The fourth tallest peak of the world Lhotse, i.e. the South peak standing at 8516m, , lies in the Solukhumbu District in the Khumbu region in the border between Nepal and Tibet. It was first ascended on 18th May, 1956 by F. Luchsinger and E. Reiss. The peak lies close by to the highest peak of the world Mt. Everest. Infact it is a part of the Everest Massif. The highlight of this peak is however its western flank known as the Lhotse face which is a steep part of the mountain that must be passed by climbers looking to climb the South Col on Everest.

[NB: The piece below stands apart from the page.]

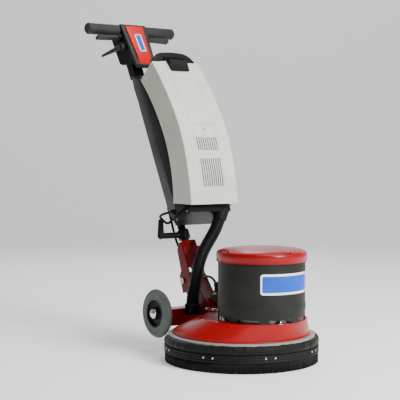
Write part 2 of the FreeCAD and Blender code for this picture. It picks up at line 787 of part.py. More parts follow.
def motor_stator():
    core = tube(frame_r - 4, stator_r_in, stator_z1 - stator_z0, V(motor_x, 0, stator_z0))
    coils = [tube(frame_r - 10, stator_r_in + 6, 12, V(motor_x, 0, z)) for z in (stator_z0 - 12, stator_z1)]
    return fuse([core] + coils)


def rotor_shaft():
    z0 = pinion_z0
    shaft = rod(shaft_r, 300 - z0, V(motor_x, 0, z0))
    return fuse([shaft, gear(module_1, pinion_teeth, motor_x, z0, z0 + 12, 0, 180)])


def rotor_core():
    return tube(stator_r_in - air_gap, shaft_r, stator_z1 - stator_z0, V(motor_x, 0, stator_z0))


def cooling_fan():
    z0 = frame_top + 6
    parts = [tube(20, shaft_r, 22, V(motor_x, 0, z0)), tube(fan_r, shaft_r, 3, V(motor_x, 0, z0))]
    for i in range(fan_blades):
        blade = block(19, fan_r - 2, -1.2, 1.2, z0 + 2, z0 + 22)
        blade.rotate(V(0, 0, 0), UP, i * 360 / fan_blades)
        blade.translate(V(motor_x, 0, 0))
        parts.append(blade)
    return fuse(parts)


# ---- gear case and drive ---------------------------------------------------------------
case_top = deck_top_z - deck_wall
gear_z0 = case_z0 + case_wall + 1
pinion_z0 = gear_z0 + 15.0
case_rear = -(module_2 * output_teeth / 2 + gear_clear)
case_front = motor_x + module_1 * pinion_teeth / 2 + gear_clear
case_half = module_2 * output_teeth / 2 + gear_clear


def gearbox_case():
    t = case_wall
    box = block(case_rear, case_front, -case_half, case_half, case_z0, case_top)
    room = block(case_rear + t, case_front - t, -case_half + t, case_half - t, case_z0 + t, case_top - t)
    boss = tube(spindle_r + bearing_wall + 4, spindle_r + bearing_wall, bearing_h, V(0, 0, case_z0 - 6))
    box = box.cut(room).fuse(boss)
    box = box.cut(rod(spindle_r + bearing_wall, bearing_h, V(0, 0, case_z0 - 6)))
    box = box.cut(rod(spindle_r + 2, 20, V(0, 0, case_z0 - 6)))
    box = box.cut(rod(shaft_r + 2, 20, V(motor_x, 0, case_top - 10)))
    stud = rod(6, case_top - case_z0 - t, V(idler_x, 0, case_z0 + t / 2))
    return box.fuse(stud).removeSplitter()


def bearings():
    races = []
    for z in (deck_top_z, frame_top - bearing_h):
        races.append(tube(shaft_r + bearing_wall, shaft_r + run_fit, bearing_h, V(motor_x, 0, z)))
    races.append(tube(spindle_r + bearing_wall, spindle_r + run_fit, bearing_h, V(0, 0, case_z0 - 6)))
    return Part.makeCompound(races)


def idler_gear():
    small = gear(module_2, step_teeth, idler_x, gear_z0, gear_z0 + 14, 0, 180)
    large = gear(module_1, wheel_teeth, idler_x, gear_z0 + 14, gear_z0 + 24, 0, 4.5)
    return fuse([small, large]).cut(rod(6 + run_fit, 60, V(idler_x, 0, case_z0)))


def output_gear():
    """Output wheel and brush spindle in one."""
    wheel = gear(module_2, output_teeth, 0, gear_z0, gear_z0 + 12, 0, 180 / output_teeth)
    top = brush_block_z0 + brush_block_t
    return fuse([wheel, rod(spindle_r, gear_z0 - top, V(0, 0, top))])


def drive_plate():
    top = brush_block_z0 + brush_block_t
    return tube(drive_plate_r, spindle_r, drive_plate_t, V(0, 0, top))


def brush_block():
    return tube(brush_r - 4, 30, brush_block_t, V(0, 0, brush_block_z0))


def brush_bristles():
    return tube(brush_r, brush_eye_r, brush_block_z0, V(0, 0, 0))


# ---- cable entry on the motor ----------------------------------------------------------
gland_x, gland_y, gland_z = motor_x - motor_r - 28.5, -48.0, 196.0


def cable_gland():
    """Black elbow on the motor cover with a tapered strain relief above its nut."""
    elbow = block(gland_x - 13, motor_x - (motor_r**2 - gland_y**2)**0.5 + 8, gland_y - 13, gland_y + 13,
                  gland_z - 20, gland_z)
    elbow = elbow.cut(rod(motor_r + cover_band, 100, V(motor_x, 0, gland_z - 50)))
    relief = Part.makeCone(9, cable_r + 2.5, 26, V(gland_x, gland_y, gland_z + 7), UP)
    relief = relief.cut(rod(cable_r, 8, V(gland_x, gland_y, cable_route[-1][2])))
    return Part.makeCompound([elbow, relief])


def gland_nut():
    outline = [(gland_x + 11 * cos(radians(k * 60)), gland_y + 11 * sin(radians(k * 60))) for k in range(6)]
    return flat_plate(outline, gland_z, gland_z + 7)


# ---- wheels ----------------------------------------------------------------------------
def wheel_part(outline, side):
    """Revolve an r-y outline about the axle; y is measured inward from the outer face."""
    points = [V(axle_x + r, wheel_out_y - inward, axle_z) for r, inward in outline]
    face = Part.Face(Part.makePolygon(points + [points[0]]))
    solid = face.revolve(V(axle_x, 0, axle_z), ACROSS, 360)
    return solid.mirror(V(0, 0, 0), ACROSS) if side < 0 else solid


def tyre(side):
    w = tyre_w
    return wheel_part([(hub_r, 4), (hub_r + 7, 3), (tyre_r - 9, 4), (tyre_r - 3, 8), (tyre_r, 13),
                       (tyre_r, w - 13), (tyre_r - 3, w - 8), (tyre_r - 9, w - 4), (hub_r + 7, w - 3),
                       (hub_r, w - 4)], side)


def hub(side):
    bore, w = axle_r + run_fit, tyre_w
    return wheel_part([(bore, 6), (18, 4), (20, 12), (hub_r - 6, 12), (hub_r - 5, 5), (hub_r, 4),
                       (hub_r, w - 4), (hub_r - 5, w - 5), (hub_r - 6, w - 12), (20, w - 12),
                       (18, w), (bore, w)], side)


def hub_cap(side):
    return wheel_part([(0, -8), (9, -6), (15, -0.5), (16, 4.5), (11, 5.75), (0, 5.75)], side)


NODES = {
    "deck_housing": deck_housing, "bumper_ring": bumper_ring, "skirt_fabric": skirt_fabric,
    "skirt_band": skirt_band, "skirt_bristles": skirt_bristles, "skirt_rivets": skirt_rivets,
    "axle_bracket": axle_bracket, "wheel_axle": wheel_axle, "hose_socket": hose_socket,
    "tilt_fork": tilt_fork, "fork_bolts": fork_bolts, "handle_channel": handle_channel,
    "pivot_pin": pivot_pin, "channel_bolts": channel_bolts, "pole_tube": pole_tube,
    "cord_hook": cord_hook, "head_housing": head_housing, "head_frame": head_frame,
    "head_cover": head_cover, "handle_grips": handle_grips, "release_lever": release_lever,
    "switch_lever_left": lambda: switch_lever(1), "switch_lever_right": lambda: switch_lever(-1),
    "safety_button": safety_button, "vac_upper_cover": vac_upper_cover,
    "vac_lower_cover": vac_lower_cover, "vac_shell_upper": vac_shell_upper,
    "vac_shell_lower": vac_shell_lower, "vac_brackets": vac_brackets, "carry_handle": carry_handle,
    "vac_latch": vac_latch, "vac_motor": vac_motor, "filter_bag": filter_bag, "hose_cuff": hose_cuff,
    "suction_hose": suction_hose, "motor_cable": motor_cable, "vacuum_lead": vacuum_lead,
    "motor_cover": motor_cover, "motor_lid": motor_lid, "lid_screws": lid_screws,
    "motor_frame": motor_frame, "motor_stator": motor_stator, "rotor_shaft": rotor_shaft,
    "rotor_core": rotor_core, "cooling_fan": cooling_fan, "gearbox_case": gearbox_case,
    "bearings": bearings, "idler_gear": idler_gear, "output_gear": output_gear,
    "drive_plate": drive_plate, "brush_block": brush_block, "brush_bristles": brush_bristles,
    "cable_gland": cable_gland, "gland_nut": gland_nut,
    "tyre_left": lambda: tyre(1), "tyre_right": lambda: tyre(-1),
    "hub_left": lambda: hub(1), "hub_right": lambda: hub(-1),
    "hub_cap_left": lambda: hub_cap(1), "hub_cap_right": lambda: hub_cap(-1),
}

os.makedirs("parts", exist_ok=True)
for name, make in NODES.items():
    shape = make()
    if not shape.isValid() or not shape.Solids:
        print("WARNING", name, "valid", shape.isValid(), "solids", len(shape.Solids))
    shape.exportStep("parts/" + name + ".step")
print(len(NODES), "nodes written")
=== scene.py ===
import bpy
import random
from math import cos, pi, radians, sin
from mathutils import Matrix, Vector, noise


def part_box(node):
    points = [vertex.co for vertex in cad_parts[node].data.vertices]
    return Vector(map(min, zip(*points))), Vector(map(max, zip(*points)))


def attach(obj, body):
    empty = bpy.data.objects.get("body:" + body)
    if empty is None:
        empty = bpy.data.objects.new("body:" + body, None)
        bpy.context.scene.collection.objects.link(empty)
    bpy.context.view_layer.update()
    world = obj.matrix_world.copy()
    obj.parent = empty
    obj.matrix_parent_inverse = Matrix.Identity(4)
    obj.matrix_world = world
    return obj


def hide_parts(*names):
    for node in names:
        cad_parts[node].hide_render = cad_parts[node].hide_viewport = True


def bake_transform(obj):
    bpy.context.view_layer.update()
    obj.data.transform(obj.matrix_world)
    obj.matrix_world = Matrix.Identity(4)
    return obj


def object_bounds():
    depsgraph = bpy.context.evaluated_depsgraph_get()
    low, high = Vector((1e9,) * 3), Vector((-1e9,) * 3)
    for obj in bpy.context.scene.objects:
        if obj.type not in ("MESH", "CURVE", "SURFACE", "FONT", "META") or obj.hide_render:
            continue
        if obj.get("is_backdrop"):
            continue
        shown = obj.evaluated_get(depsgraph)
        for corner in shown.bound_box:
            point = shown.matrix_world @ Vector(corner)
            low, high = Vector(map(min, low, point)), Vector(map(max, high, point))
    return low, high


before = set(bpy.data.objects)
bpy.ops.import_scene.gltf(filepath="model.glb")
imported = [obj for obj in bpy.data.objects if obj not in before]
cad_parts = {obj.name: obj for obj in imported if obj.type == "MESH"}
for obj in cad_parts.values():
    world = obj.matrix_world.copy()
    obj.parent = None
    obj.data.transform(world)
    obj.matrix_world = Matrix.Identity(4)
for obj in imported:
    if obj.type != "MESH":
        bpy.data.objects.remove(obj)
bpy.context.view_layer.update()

# Camera: in front of the machine and to its right, 3.3 m away at the height of the pole's middle,
# looking slightly down through a long lens.
stand = Vector((2.60015, -2.03143, 0.63786))
look_along = Vector((-0.81015, 0.58444, -0.04557))
camera = bpy.data.objects.new("camera", bpy.data.cameras.new("camera"))
camera.data.sensor_width, camera.data.lens = 36.0, 97.67
camera.location = stand
camera.rotation_euler = look_along.to_track_quat("-Z", "Y").to_euler()
bpy.context.scene.collection.objects.link(camera)
bpy.context.scene.camera = camera


# Cords: a ribbed suction hose from the tray down to the deck, the motor's cable from the pole to
# the gland, and the suction unit's lead looped over the cord hook. The hose is blown EVA; the
# cable and the lead have sheaths of flexible PVC.
def linear(code):
    """The linear colour of an sRGB hex value."""
    parts = [int(code[i:i + 2], 16) / 255 for i in (0, 2, 4)]
    return (*[c / 12.92 if c <= 0.04045 else ((c + 0.055) / 1.055) ** 2.4 for c in parts], 1.0)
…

Topping at 8485m above sea level is the Makalu, the big black, is the fifth highest mountain peak in the world. It lies in the Nepal/Tibet border in the Sankhuwasabha District of Eastern Nepal. First summited on 15th May 1955 by Lionel Terray and Jean Couzy, with the rest of the team also reaching the top in the span of the next two days. This was the first time more than two people summited the peak. Prior to this usually only one or two of the expedition members would, summit with the rest of the group usually returning from a lower altitude. It is considered one of the most difficult mountains to climb. It gained its notoriety for its steep pitches and knife edged ridges.
5. Cho Oyu
At 8188m elevation above sea level, Cho Oyu is the sixth highest peak in the world. Standing at the Nepal/Tibet border, among the Everest Massif of Eastern Nepal. The name means, the Turquoise Goddess in Tibetan language. It is the most favoured of the peaks after the Everest. Considered as the easiest peak to summit among the 8000+ m group, and thus is the second most climbed peak of the group after the highest peak of the world. The Cho Oyu was first ascended on 19th October 1954, by Herbert Ticky, Joseph Jöchler and Sherpa Pasang Dawa Lama.

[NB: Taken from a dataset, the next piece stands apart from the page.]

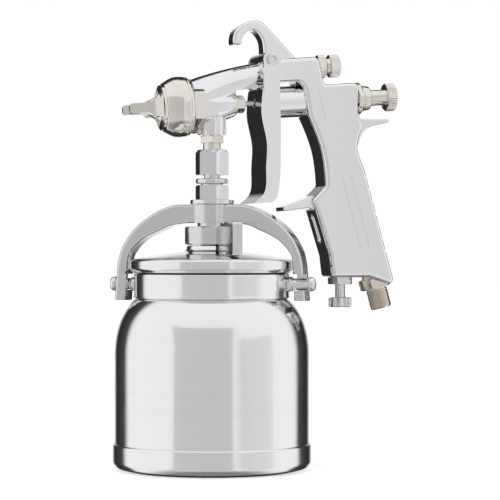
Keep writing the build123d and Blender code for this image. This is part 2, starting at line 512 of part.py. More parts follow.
stud = turned(STUD_LINE, [(44.0, 0), (44.0, 4.2), (47.6, 4.2), (48.0, 3.8), (48.0, STUD_R), (57.4, STUD_R),
                          (57.4, 4.1), (59.4, 4.1), (60.6, 3.2), (61.2, 1.6), (61.2, 0)])
with BuildPart() as clamp_studs:
    add(stud.part)
    mirror(stud.part, about=Plane(origin=(0, 0, 0), z_dir=YOKE_SIDE.x_dir))
    add(rod(UPRIGHT, 98.0, 115.0, COLLAR_R), mode=Mode.SUBTRACT)
save(clamp_studs, "clamp_studs")
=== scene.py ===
"""Suction-feed HVLP spray gun with a clamp-lid paint pot, put together from the pot's base up to the gun.

Lengths are metres in the CAD model's frame: origin at the centre of the pot's base, +Z up,
and the gun sprays towards -X.
"""
import json
from math import cos, pi, radians, sin

import bmesh
import bpy
import numpy as np
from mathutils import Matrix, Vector


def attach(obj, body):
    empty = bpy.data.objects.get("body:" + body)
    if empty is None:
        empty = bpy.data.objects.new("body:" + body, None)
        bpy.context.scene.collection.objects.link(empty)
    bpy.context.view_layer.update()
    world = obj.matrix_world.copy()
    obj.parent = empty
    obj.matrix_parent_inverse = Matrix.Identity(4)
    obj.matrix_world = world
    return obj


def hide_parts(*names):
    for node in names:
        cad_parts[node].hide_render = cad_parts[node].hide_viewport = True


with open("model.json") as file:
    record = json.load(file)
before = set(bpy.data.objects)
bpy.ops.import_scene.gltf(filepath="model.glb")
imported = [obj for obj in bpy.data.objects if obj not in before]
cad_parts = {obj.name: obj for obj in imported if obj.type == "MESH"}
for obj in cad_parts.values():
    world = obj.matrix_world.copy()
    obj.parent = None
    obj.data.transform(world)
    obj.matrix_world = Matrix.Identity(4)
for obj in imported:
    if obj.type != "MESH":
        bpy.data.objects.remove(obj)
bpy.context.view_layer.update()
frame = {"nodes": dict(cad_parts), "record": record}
MM = 0.001

# ---- Studio ----------------------------------------------------------------------
# A white sweep with a bright tent round it. Dark cards just outside the background give polished metal
# the thin dark outlines of a product shot, grey cards stand behind the camera, and the table is dim.
VIEW_TURN = radians(-16)
forward = np.array([-sin(VIEW_TURN), cos(VIEW_TURN), 0.0])
right = np.array([cos(VIEW_TURN), sin(VIEW_TURN), 0.0])
CAMERA_DISTANCE = 1.271
CAMERA_HEIGHT = 0.1237
POT_LEFT_OF_VIEW = 0.02185

camera_data = bpy.data.cameras.new("camera")
camera_data.sensor_width = 36.0
camera_data.lens = 159.1
camera_data.shift_y = 0.008
camera_data.clip_end = 50.0
camera = bpy.data.objects.new("camera", camera_data)
camera_foot = Vector(-CAMERA_DISTANCE * forward + POT_LEFT_OF_VIEW * right)
camera.location = camera_foot + Vector((0, 0, CAMERA_HEIGHT))
camera.rotation_euler = (pi / 2, 0, VIEW_TURN)
bpy.context.scene.collection.objects.link(camera)
bpy.context.scene.camera = camera
bpy.context.scene.view_settings.view_transform = "Standard"

world = bpy.data.worlds.new("tent")
bpy.context.scene.world = world
world.use_nodes = True
sky = world.node_tree
sky.nodes.clear()
sky_out = sky.nodes.new("ShaderNodeOutputWorld")
direction = sky.nodes.new("ShaderNodeTexCoord")
along_view = sky.nodes.new("ShaderNodeVectorMath")
along_view.operation = "DOT_PRODUCT"
along_view.inputs[1].default_value = forward
sky.links.new(direction.outputs["Generated"], along_view.inputs[0])
tent = sky.nodes.new("ShaderNodeMapRange")
tent.inputs["From Min"].default_value = -1
tent.inputs["From Max"].default_value = 1
sky.links.new(along_view.outputs["Value"], tent.inputs["Value"])
cards = sky.nodes.new("ShaderNodeValToRGB")
TENT_STOPS = [              # degrees from the line of view, brightness
    (180, 0.86), (150, 0.88), (128, 0.94), (70, 0.97), (64, 0.9), (56, 0.06), (28, 0.02), (22, 0.35),
    (15, 0.85), (0, 0.95)]
ramp = cards.color_ramp
for angle_from_view, brightness in TENT_STOPS:
    place = (cos(radians(angle_from_view)) + 1) / 2
    stop = ramp.elements.new(place)
    stop.color = (brightness, brightness, brightness * 1.01, 1)
ramp.elements.remove(ramp.elements[0])
ramp.elements.remove(ramp.elements[-1])
sky.links.new(tent.outputs["Result"], cards.inputs["Fac"])
along_right = sky.nodes.new("ShaderNodeVectorMath")
along_right.operation = "DOT_PRODUCT"
along_right.inputs[1].default_value = right
sky.links.new(direction.outputs["Generated"], along_right.inputs[0])
upward = sky.nodes.new("ShaderNodeSeparateXYZ")
sky.links.new(direction.outputs["Generated"], upward.inputs["Vector"])


def between(value, low, high, blur):
    """1 where the value lies between low and high, falling to 0 over the blur on each side."""
    product = None
    for start, end in ((low - blur, low + blur), (high + blur, high - blur)):
        step = sky.nodes.new("ShaderNodeMapRange")
        step.interpolation_type = "SMOOTHSTEP"
        step.inputs["From Min"].default_value = start
        step.inputs["From Max"].default_value = end
        sky.links.new(value, step.inputs["Value"])
        if product is None:
            product = step.outputs["Result"]
        else:
            both = sky.nodes.new("ShaderNodeMath")
            both.operation = "MULTIPLY"
            sky.links.new(product, both.inputs[0])
            sky.links.new(step.outputs["Result"], both.inputs[1])
            product = both.outputs[0]
    return product


behind_camera = between(along_view.outputs["Value"], -2.0, -0.2, 0.02)
colour = cards.outputs["Color"]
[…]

The comparative ease in climbing to the peak has made the peak being marketed as the “Trekking Peak”. Another thing about Cho Oyu’s peak is that, the prayer flag on the top is not at the exact summit of the mountain per say, with the top of this peak being broadly flat.
The Dhaulagiri is the seventh highest peak of the world, standing at 8167m above sea level in the Myagdi district, of Central Nepal. Its the highest point in the Gandaki basin area, is entirely inside the Nepalese borders. The name of the peak comes from Sanskrit, translated to dazzling/beautiful mountain. It was the highest mountain surveyed in 1808, however that title was taken from it by Kangchenjunga in 1838. But finally it went to Peak XV, i.e. the Everest in 1858. The Dhaulagiri forms the Dhaulagiri Massif in the Himalayan Range, which consists of other peaks like Churen Himal and Phutha Hiunchuli. First ascended on 13th May 1960 by A. Schelbert, E. Forrer, K. Diemberger, P. Diener, Nyima Dorji and Nawang Dorji.
Also known as Kutang, standing at 8163m above sea level, Manaslu, the mountain of the spirit, is the eighth highest mountain peak in the world. Lying within the borders of Nepal in the district of Gorkha. First summited by T. Imamishi, K. Kato, M. Higeta, G. Norbu on 9th May 1956. The area surrounding the peak spawned the Manaslu Conservation Area, and is a popular trekking area for people, locals and tourists alike. The area provides a view of the snow-capped mountains and gives a chance to interact with the different ethnic groups that live across the hilly and mountainous villages scattered across the land. Due to the landscape and the flora and fauna, the trek to the Manaslu is considered as a test of endurance.
The Annapurna or its highest Peak, Annapurna I, standing at 8091m above sea level is the tenth highest peak. It lies entirely inside the Nepalese border in the Mustang district. When it was summited by M. Herzog and L. Lachenal on 3rd June 1950, it became the first peak above 8000m to be summited. Named after the Goddess of nourishment and harvest, the peak Annapurna I is a part of the Annapurna Massif group of the Himalayan Mountain Range. It contains other notable peaks like the lower Annapurna peak group, the Gangapurna, the Tilicho Peak and Machhapuchhre.
The Annapurna Conservation Area, is a trekking area. Even the base camp for the people looking to climb the peak is a popular tourist destination. The base camp known as the Annapurna Base Camp or by just its initials the ABC. It is a popular destination for national and international tourists alike. Almost two third of Nepalese trekkers visiting the Annapurna Circuit.
So, these were the eight mountain peaks of the Himalayan range, above the 8000m elevation lying in Nepal. These are the literal jewels or diamonds of Nepal. But these aren’t the only notable himalayan peaks of the country. In addition to these, the Machhapuchhre or Fishtail at 6993m elevation lying in the Annapurna circuits is a famous peak in Nepal. It has never been officially summited. Known for its unique shape with the peak shaped like that of a fish’s tail, the peak is a great view along with the other peaks of the Annapurna Massif, especially from the valley of Pokhara.